There was a tragic inevitability about the violence that has erupted in South Sudan in the past week, given the weakness of state institutions and the intensity of unresolved internal antagonisms in the world’s youngest country.
It was the Troika of Britain, Norway and the United States that nudged and wrestled the component parts of what are now the states of Sudan and South Sudan into the negotiations that brought 23 years of civil war to an end. It was the outside world, again with Britain to the fore, that cajoled and badgered and bribed the north and the south into treating each other with sufficient respect to allow the population of the south to decide on its destiny – to remain within the north or to form the world’s youngest nation state – through a referendum that was seen by most analysts as a foregone conclusion. Independence was duly celebrated in 2011, and it seemed a great result.
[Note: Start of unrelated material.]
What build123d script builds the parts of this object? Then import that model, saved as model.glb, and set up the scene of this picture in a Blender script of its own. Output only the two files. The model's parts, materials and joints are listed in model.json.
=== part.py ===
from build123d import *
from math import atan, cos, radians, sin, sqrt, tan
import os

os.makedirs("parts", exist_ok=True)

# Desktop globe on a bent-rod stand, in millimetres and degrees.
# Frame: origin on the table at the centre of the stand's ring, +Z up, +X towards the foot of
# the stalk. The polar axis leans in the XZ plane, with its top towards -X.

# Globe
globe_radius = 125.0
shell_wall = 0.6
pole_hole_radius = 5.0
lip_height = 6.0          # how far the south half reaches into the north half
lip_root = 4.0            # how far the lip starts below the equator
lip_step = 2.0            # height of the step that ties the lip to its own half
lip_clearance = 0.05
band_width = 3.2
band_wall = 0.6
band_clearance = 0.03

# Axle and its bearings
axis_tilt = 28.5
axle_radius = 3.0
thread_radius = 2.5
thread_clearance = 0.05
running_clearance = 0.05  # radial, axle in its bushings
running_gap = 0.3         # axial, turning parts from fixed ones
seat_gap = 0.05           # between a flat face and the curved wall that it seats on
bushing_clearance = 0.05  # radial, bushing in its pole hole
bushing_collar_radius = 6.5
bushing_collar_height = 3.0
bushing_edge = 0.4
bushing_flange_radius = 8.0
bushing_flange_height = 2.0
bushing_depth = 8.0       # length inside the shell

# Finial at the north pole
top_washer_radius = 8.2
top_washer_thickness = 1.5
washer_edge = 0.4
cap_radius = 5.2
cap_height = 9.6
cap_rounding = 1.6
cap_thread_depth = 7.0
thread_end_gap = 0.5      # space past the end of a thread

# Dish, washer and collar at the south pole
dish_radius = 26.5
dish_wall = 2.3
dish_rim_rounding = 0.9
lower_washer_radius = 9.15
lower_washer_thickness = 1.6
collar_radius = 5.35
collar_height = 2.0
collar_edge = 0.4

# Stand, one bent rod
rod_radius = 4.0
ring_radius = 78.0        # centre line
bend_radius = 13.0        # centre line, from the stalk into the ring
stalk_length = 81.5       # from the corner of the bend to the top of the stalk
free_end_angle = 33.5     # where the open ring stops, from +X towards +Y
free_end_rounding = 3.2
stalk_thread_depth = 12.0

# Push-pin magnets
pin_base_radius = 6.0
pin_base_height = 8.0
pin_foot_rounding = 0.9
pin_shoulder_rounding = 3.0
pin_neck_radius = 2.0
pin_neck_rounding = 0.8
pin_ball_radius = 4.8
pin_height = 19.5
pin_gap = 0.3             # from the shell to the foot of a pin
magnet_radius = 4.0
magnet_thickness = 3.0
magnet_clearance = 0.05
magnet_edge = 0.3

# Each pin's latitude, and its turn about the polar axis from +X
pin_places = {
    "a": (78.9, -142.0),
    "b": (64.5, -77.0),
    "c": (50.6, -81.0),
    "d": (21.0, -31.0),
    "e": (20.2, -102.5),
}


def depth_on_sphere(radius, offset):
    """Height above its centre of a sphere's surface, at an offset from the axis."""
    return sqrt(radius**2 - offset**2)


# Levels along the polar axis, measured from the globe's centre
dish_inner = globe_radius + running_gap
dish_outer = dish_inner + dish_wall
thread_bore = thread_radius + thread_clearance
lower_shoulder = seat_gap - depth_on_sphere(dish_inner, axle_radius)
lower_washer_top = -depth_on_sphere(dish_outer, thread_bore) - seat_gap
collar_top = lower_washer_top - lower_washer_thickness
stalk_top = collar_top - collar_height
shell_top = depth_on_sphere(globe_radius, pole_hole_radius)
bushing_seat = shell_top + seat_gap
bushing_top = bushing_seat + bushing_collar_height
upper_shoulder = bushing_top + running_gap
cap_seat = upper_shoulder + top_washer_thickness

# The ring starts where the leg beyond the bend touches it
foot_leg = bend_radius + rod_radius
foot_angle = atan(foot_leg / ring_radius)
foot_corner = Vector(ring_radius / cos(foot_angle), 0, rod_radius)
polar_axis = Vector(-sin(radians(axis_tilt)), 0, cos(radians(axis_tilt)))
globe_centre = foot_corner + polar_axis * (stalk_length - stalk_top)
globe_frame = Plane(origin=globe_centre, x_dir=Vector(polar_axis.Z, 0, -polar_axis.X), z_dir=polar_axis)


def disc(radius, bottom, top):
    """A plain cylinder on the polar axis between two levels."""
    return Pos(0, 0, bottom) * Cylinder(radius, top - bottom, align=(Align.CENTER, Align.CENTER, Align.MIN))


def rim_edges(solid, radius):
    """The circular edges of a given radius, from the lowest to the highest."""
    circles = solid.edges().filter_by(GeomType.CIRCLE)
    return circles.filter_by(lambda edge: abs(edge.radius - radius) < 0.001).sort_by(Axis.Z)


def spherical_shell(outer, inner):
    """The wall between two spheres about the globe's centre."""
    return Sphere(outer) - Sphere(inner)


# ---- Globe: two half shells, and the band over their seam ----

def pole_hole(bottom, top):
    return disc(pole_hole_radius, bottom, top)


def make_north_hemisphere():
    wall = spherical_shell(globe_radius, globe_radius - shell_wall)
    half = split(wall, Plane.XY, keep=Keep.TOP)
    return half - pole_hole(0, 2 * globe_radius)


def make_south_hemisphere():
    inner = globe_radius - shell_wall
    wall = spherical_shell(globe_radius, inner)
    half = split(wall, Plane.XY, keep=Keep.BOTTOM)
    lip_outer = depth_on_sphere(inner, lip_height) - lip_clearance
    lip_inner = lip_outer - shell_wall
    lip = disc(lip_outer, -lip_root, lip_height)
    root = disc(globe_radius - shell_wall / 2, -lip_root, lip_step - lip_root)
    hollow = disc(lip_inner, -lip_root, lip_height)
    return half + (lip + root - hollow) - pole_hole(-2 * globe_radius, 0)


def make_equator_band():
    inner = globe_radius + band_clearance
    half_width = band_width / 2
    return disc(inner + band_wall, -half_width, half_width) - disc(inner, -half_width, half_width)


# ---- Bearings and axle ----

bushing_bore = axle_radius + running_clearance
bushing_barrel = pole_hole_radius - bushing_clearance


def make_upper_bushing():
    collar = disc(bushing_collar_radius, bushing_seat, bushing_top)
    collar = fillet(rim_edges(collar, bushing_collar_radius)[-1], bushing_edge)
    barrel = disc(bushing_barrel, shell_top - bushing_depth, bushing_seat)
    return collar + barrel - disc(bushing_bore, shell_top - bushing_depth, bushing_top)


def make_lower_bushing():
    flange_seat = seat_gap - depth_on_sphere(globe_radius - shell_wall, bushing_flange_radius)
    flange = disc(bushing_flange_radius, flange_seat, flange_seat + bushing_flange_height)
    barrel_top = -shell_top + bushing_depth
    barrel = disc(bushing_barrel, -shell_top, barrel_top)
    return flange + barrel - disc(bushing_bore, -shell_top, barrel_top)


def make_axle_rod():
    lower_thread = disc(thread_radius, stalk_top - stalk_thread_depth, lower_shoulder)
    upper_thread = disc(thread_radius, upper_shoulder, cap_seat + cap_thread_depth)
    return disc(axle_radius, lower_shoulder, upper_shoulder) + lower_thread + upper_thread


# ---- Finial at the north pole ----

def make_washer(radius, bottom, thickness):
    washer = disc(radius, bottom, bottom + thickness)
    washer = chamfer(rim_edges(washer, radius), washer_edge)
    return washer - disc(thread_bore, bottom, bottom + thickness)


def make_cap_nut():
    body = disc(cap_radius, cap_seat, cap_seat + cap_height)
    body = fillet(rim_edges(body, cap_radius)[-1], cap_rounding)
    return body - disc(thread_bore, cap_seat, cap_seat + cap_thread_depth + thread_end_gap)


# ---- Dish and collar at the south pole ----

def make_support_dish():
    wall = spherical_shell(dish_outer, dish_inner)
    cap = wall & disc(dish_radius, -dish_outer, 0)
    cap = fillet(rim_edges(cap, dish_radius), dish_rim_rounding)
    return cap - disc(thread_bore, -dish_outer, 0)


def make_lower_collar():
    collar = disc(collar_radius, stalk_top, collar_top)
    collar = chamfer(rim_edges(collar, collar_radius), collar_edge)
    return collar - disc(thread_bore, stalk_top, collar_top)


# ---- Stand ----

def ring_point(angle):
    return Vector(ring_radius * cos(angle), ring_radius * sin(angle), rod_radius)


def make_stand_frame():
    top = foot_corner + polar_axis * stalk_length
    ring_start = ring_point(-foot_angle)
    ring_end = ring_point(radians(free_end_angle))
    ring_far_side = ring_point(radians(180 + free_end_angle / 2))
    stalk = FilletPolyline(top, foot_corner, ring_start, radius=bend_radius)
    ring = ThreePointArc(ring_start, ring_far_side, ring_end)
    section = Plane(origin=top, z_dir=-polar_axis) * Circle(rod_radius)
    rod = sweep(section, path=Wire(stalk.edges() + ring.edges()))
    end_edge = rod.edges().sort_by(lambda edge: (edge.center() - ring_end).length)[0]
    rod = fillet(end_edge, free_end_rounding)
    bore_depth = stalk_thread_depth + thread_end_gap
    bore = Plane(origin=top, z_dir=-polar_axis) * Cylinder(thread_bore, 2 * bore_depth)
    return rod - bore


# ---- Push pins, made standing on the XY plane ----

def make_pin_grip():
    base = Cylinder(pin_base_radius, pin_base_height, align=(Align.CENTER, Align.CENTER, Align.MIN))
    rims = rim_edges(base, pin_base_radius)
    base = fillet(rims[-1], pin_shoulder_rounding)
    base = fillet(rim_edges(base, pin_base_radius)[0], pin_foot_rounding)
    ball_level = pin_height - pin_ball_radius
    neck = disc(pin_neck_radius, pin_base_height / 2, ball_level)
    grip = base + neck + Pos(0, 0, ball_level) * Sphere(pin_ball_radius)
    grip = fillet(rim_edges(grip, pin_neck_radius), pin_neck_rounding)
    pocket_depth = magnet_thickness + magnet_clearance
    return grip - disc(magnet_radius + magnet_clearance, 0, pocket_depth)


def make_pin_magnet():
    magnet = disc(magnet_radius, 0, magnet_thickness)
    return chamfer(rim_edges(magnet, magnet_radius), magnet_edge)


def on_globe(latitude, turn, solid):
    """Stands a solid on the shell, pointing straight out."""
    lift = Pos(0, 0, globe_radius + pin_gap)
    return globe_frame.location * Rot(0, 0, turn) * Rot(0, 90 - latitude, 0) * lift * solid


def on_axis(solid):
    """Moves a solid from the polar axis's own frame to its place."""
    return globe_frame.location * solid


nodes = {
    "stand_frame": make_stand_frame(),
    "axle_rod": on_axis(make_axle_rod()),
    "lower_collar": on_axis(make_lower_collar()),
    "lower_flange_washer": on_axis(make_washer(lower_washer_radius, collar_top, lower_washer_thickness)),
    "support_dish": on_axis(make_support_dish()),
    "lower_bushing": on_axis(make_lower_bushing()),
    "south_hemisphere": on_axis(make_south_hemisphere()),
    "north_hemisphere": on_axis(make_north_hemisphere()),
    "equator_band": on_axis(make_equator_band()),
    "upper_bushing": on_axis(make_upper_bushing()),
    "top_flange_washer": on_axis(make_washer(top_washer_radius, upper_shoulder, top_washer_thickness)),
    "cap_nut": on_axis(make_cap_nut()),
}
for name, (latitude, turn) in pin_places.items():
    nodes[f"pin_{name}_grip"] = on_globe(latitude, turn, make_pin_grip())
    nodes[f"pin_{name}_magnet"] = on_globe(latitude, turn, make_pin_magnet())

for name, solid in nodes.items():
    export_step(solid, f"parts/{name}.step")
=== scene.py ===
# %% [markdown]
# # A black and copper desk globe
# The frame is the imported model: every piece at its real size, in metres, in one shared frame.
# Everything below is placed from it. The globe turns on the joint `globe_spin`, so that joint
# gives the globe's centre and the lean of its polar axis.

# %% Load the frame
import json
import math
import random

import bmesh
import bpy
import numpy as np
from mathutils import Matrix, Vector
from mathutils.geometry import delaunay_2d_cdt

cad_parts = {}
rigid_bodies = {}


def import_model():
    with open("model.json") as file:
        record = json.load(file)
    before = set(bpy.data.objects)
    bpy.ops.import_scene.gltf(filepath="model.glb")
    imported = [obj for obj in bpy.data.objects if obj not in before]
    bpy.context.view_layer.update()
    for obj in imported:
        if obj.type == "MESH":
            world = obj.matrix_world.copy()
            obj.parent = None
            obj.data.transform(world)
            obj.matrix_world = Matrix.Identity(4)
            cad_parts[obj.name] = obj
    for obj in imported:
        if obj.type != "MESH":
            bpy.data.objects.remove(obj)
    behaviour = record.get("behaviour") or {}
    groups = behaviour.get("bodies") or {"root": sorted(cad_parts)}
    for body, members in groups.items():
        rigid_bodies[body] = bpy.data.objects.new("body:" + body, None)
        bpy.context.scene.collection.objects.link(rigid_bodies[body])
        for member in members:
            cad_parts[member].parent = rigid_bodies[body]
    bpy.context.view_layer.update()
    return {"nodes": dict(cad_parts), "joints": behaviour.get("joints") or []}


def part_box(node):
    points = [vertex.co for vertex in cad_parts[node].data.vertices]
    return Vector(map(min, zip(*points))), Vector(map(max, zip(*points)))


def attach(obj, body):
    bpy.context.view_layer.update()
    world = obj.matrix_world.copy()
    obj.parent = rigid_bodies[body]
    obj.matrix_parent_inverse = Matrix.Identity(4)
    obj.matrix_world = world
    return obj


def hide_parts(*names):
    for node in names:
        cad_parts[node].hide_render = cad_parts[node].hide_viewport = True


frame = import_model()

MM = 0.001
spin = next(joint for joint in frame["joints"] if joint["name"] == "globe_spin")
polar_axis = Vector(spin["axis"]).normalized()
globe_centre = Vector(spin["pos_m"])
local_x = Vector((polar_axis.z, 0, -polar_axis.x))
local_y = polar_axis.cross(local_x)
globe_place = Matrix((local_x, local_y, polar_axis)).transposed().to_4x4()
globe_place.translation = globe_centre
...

The euphoria was premature, however. South Sudan teeters on the verge of civil war, with deep-rooted ethnic division and the destabilising influence of oil resources creating a conflict that is potentially devastating for Sudan and the larger region, as well as for the south.
It is no easy business to create a new state, and it should be no great surprise – for all that it is regrettable – if there are teething problems. Even so, there are more and less sensible ways to proceed.
The question was how to create a democratic state in a land of extreme poverty, cursed with oil and riven by tribal and linguistic divisions that are numerous even by African standards. The response from the international community was to ignore the vast majority of internal ethnic divisions and external regional stakeholders, to cherry-pick the most powerful and bellicose tribal warlords and to force them to jump through a series of constitutional hoops far removed from politics on the ground.
Nor is this an isolated case. Too often, from Afghanistan to Somalia to South Sudan, this is how desperately frail states are brought into being, states which cannot be expected to long survive the exit of their patrons. There must be a better way.